An acute global shortage of memory chips is forcing artificial intelligence and consumer-electronics companies to fight for dwindling supplies, as prices soar for the unglamorous but essential components that allow devices to store data.
There’s a growing strain in the global tech supply chain — stores are limiting sales, manufacturers are warning of rising costs, and major companies are rushing to secure critical components like memory chips.
The crunch covers nearly all memory types, from flash to AI-grade HBM, with prices doubling since February and traders betting the surge will continue.
The fallout could reach beyond tech. Many economists and executives warn the protracted shortage risks slowing AI-based productivity gains and delaying hundreds of billions of dollars in digital infrastructure. It could also add inflationary pressure just as many economies are trying to tame price rises and navigate U.S. tariffs.
“The memory shortage has now graduated from a component-level concern to a macroeconomic risk,” said Sanchit Vir Gogia, CEO of Greyhound Research, a technology advisory firm. The AI build-out “is colliding with a supply chain that cannot meet its physical requirements.”

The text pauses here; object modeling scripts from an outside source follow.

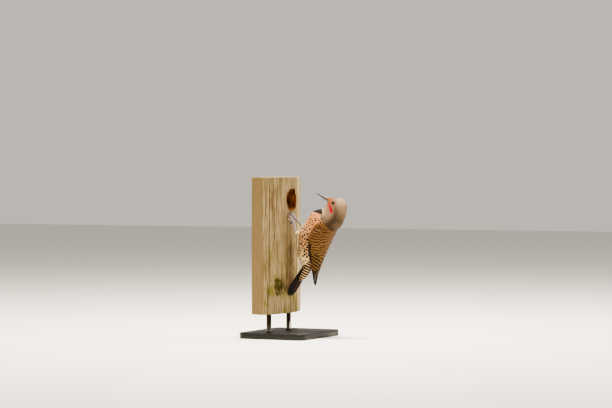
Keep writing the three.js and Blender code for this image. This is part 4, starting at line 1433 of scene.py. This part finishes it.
def make_bill():
    """The two halves of the bill, each closed by a flat face where they meet."""
    horn = horn_material()
    for up, name in ((1, "bill_upper"), (-1, "bill_lower")):
        long = BILL_LENGTH if up > 0 else BILL_LENGTH - 1.2
        shaft = np.linspace(-BILL_SUNK, long * 0.9, 34)
        point = long * (1 - 0.1 * np.linspace(0.85, 0, 8) ** 1.6)
        along, turn = np.meshgrid(np.concatenate([shaft, point]), np.linspace(0, np.pi, 25), indexing="ij")
        arc = bill_place(along, turn, up)
        floor = between(arc[:, -1:], arc[:, :1], np.linspace(0.07, 0.93, 7)[None, :, None])
        floor = floor + up * 0.03 * BILL_UP
        points, faces = loft(np.concatenate([arc, floor], 1))
        q = points - BILL_ROOT
        # how near the top of the upper half each point lies, for its painted highlight
        ridge_highlight = (q @ BILL_UP) / (BILL_DEPTH / 2) * (up > 0)
        marks_and_shading = np.stack([(q @ BILL_ALONG) / long, ridge_highlight, 0 * ridge_highlight], 1)
        make_piece(name + "_horn", points, faces, horn, "horn", (name,), Worn=marks_and_shading)


NASAL_BRISTLES = 70


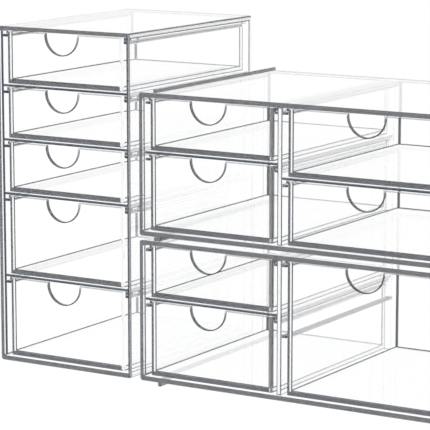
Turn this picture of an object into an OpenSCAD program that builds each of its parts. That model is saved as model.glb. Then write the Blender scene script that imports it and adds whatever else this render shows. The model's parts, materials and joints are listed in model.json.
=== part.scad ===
// Clear organizer drawers: a five-drawer tower beside a stacked pair of wide
// drawer units. Every unit is a one-piece sleeve with a set-in back panel.
// Thin rail panels line the sleeve's side walls, and each drawer hangs from
// its own top flanges, which slide on those rails. Millimetres, +Z up, front
// faces -Y, origin at the centre of the set's footprint on the floor.

/* [Sleeves] */
// Outside width of the tower
tower_w = 138; // [110:1:200]
// Outside width of a wide unit
wide_w = 298; // [260:1:380]
// Outside depth of every unit, front to back
unit_depth = 198; // [150:1:260]
// Thickness of the sleeve's side walls
wall_t = 3.3; // [2.5:0.1:5]
// Thickness of the tower's top plate
tower_top_t = 3.6; // [2.8:0.1:6]
// Thickness of the wide units' top plate
wide_top_t = 4; // [2.8:0.1:6]
// Thickness of every bottom plate
bottom_t = 4.1; // [2.8:0.1:6]
// Radius of the sleeve's four outer edges
sleeve_r = 2.4; // [1:0.1:2.4]
// Radius of the sleeve's four inner edges
sleeve_inner_r = 0.8; // [0.4:0.1:1.6]
// Thickness of the back panel
back_t = 2.2; // [1.5:0.1:4]

/* [Set] */
// Gap between the tower and the wide units
set_gap = 16.6; // [2:0.2:60]
// How far the wide units stand in front of the tower
set_stagger = 12; // [0:0.5:60]

/* [Rail panels and divider] */
// Thickness of the rail panel bonded to each side wall
panel_t = 1.4; // [1:0.1:2.5]
// Setback of rail panels, dividers and shelves from the sleeve's front
inner_setback = 1.6; // [0.5:0.1:2]
// Thickness of the divider between the two columns
divider_t = 4.4; // [2.5:0.1:6]
// Clear width of the left column of a wide unit
left_column_w = 127.4; // [110:0.5:135]
// Width of a rail, out from its panel
rail_w = 4; // [3:0.1:4.2]
// Height of a rail
rail_h = 2.3; // [1.6:0.1:3.5]
// Rail end behind the front edge of its panel
rail_inset = 1.2; // [0.5:0.1:4]
// Rail end in front of the back panel
rail_back_gap = 8; // [3:0.5:20]
// Radius of the rounded lead-in on a rail's front end
rail_nose_r = 1.6; // [0.6:0.1:2.4]
// Thickness of a shelf between two bays
shelf_t = 2.2; // [1.6:0.1:4]

/* [Drawers] */
// Height of the tower's first drawer
tower_first_h = 45.2; // [36:0.2:60]
// Height of the tower's second and third drawers
tower_shallow_h = 43.5; // [36:0.5:60]
// Height of the tower's two deep drawers
tower_deep_h = 69; // [50:0.5:90]
// Height of the wide unit's left top drawer
left_top_h = 43.5; // [36:0.5:56]
// Height of the wide unit's left bottom drawer
left_bottom_h = 63.5; // [50:0.5:80]
// Height of the upper wide unit's right top drawer
right_top_h = 54.8; // [44:0.2:60]
// Gap between a rail panel and the drawer wall beside it
side_gap = 4.9; // [4.7:0.1:6]
// Gap above a drawer
top_gap = 0.9; // [0.5:0.1:2]
// Gap below a drawer
floor_gap = 0.8; // [0.5:0.1:2]
// Setback of the drawer fronts from the sleeve's front
front_setback = 2.5; // [0.5:0.1:5]
// Gap between a closed drawer and the back panel
back_gap = 0.8; // [0.4:0.1:3]
// Thickness of the drawer front
front_t = 3; // [2:0.1:4.5]
// Thickness of the drawer's side and back walls
side_t = 2.5; // [1.8:0.1:3.5]
// Thickness of the drawer's floor
floor_t = 3.2; // [2:0.1:4.5]
// Radius of the drawer's upright outer edges
drawer_r = 0.8; // [0.6:0.1:3]
// Radius of the drawer's upright inner edges
drawer_inner_r = 0.8; // [0.4:0.1:2.5]

/* [Flanges and finger notch] */
// Thickness of a drawer's hanging flange
flange_t = 2.4; // [1.6:0.1:3.5]
// Gap between a flange's edge and the rail panel
flange_gap = 0.8; // [0.4:0.1:1.6]
// Running gap between a flange and the rail under it
run_gap = 0.3; // [0.2:0.05:0.8]
// Radius of the cove between flange and drawer wall
cove_r = 0.6; // [0.2:0.1:0.6]
// Radius of the rounded ends of a flange
flange_nose_r = 1.6; // [0.6:0.1:2.4]
// Width of the finger notch
notch_w = 33; // [24:0.5:44]
// How far the finger notch sits to the left of the drawer's middle
notch_shift = 3; // [0:0.5:8]
// Depth of the finger notch below the drawer's top edge
notch_depth = 18; // [15:0.5:26]

/* [Ribs and feet] */
// Width of a stacking rib on a wide unit's top
rib_w = 3.1; // [2:0.1:5]
// Height of a stacking rib
rib_h = 3.1; // [1.5:0.1:3.4]
// Distance from a wide unit's side to the rib's near face
rib_inset = 13.6; // [8:0.2:24]
// Width of a foot under a wide unit
foot_w = 3.2; // [2:0.1:5]
// Height of a foot
foot_h = 3.6; // [3.5:0.1:7]
// Gap between a rib and the foot that nests beside it
nest_gap = 0.35; // [0.2:0.05:1]
// Setback of ribs and feet from the unit's front and back
strip_setback = 0.8; // [0:0.1:4]
// Chamfer along the free edges of ribs and feet
strip_chamfer = 0.5; // [0.2:0.1:0.9]

/* [Hidden] */

$fn = 48;
eps = 0.01;
cut = 1;

clear_tint = [0.93, 0.95, 0.97, 0.45];
rail_tint = [0.62, 0.65, 0.70, 0.75];
drawer_tint = [0.86, 0.89, 0.93, 0.50];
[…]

Average inventory levels at suppliers of dynamic random-access memory (DRAM) — the main type used in computers and phones — fell to two to four weeks in October from three to eight weeks in July and 13 to 17 weeks in late 2024, according to TrendForce.
Investors worry AI spending may be a bubble, analysts foresee a shakeout, and chip shortages risk delaying data centers. With new capacity years away, suppliers fear overbuilding, while SK Group’s chairman warns demand is overwhelming and companies could be unable to operate without memory supplies.
OpenAI in October signed initial deals with Samsung and SK Hynix to supply chips for its Stargate project, which would require up to 900,000 wafers per month by 2029. That’s about double current global monthly HBM production, Chey said.
Samsung told Reuters it is monitoring the market but wouldn’t comment on pricing or customer relationships. SK Hynix said it is boosting production capacity to meet increased memory demand.